Wednesday, December 16, 2009

Vietnam part 1 (K) - Hanoi and surrounds

First stop the capital city, Hanoi. I'm a fan, although it's pretty busy so you have to work up to crossing the road. Once you go, the traffic - mostly motorbikes as there's a 200% tax on cars - just swarms round you. My top tip is to use a local as a kind of human shield. Food is good - ranging from the fancy places aimed at tourists, expats and the better-off locals: like Brothers cafe with their all you can eat for $11 buffet - they didn't make much profit the day I showed up; or Fanny's ice cream parlour - with so many delicious flavours, where we ate by candlelight as the electricity was off - I offered to help eat their melting stock -but I think they had a back-up for the freezers - to the street vendors of spring rolls and pho noodle soup with their tiny plastic chairs on the road side, and cheap and cheerful beer hoi at 10p a glass. It was at one of the latter that we bumped into friends I hadn't seen for years (Dan and Sarah) - it truly is a small world out there.
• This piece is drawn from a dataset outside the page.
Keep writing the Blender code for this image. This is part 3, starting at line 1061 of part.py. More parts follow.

After checking out the lakes and temples of old Hanoi, as well as the striking yet strangely uninformative Ho Chi Minh museum (it wasn't all about the food), we took a trip out to Halong Bay on a wooden junk. Us and about 10 thousand other tourists judging by the chaos on the dockside and the hundreds of boats around. The bay is full of strangely shaped limestone stacks and rocks and one large island , Cat Ba, where we stayed one night plus a night on our boat. We visited monkeys, who will steal anything vaguely foodlike about your person; went to the Surprising Cave (I still don't know what the surprise was, but it's pretty big and has lots of rocks that look like dragons, birds, Buddha, etc. if you squint and use a lot of imagination); passed the brightly painted floating houses of the local fishermen, some of whom row with their feet; did some kayaking in the calm waters, and learned a new party game: "penny up the bum". I'll leave you to guess what the rules are, but we were relieved to find that you keep your clothes on for it.
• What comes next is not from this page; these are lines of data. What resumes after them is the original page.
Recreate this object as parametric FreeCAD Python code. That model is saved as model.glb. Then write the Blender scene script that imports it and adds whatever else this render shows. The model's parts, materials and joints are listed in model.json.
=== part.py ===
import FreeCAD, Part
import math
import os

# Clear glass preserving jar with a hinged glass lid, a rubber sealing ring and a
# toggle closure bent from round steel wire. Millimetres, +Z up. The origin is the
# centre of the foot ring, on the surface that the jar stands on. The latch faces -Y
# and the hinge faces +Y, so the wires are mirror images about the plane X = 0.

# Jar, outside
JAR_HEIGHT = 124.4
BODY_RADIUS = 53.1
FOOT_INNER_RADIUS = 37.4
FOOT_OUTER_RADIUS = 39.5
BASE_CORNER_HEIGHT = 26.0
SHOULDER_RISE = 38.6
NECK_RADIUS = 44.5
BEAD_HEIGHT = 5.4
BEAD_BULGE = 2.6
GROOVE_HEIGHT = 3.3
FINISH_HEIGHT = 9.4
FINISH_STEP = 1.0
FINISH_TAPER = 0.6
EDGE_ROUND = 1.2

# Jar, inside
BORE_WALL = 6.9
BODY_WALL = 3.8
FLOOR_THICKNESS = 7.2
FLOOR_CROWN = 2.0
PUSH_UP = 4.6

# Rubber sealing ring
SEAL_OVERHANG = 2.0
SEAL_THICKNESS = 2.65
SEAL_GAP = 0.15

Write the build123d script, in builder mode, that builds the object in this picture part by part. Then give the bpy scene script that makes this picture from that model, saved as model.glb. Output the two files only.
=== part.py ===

Before we headed south, I managed another day trip out - to the perfume pagoda. This is actually a cave in which a buddhist temple has been set up. You get there by a restful (expect for the woman rowing) hour-long boat trip down the river and then walk or cable-car up a hill. We saw some local fisherman. Their favoured technique is to insert electrodes into the water and electrocute the fish en masse. I assume they wear rubber-soled shoes for this.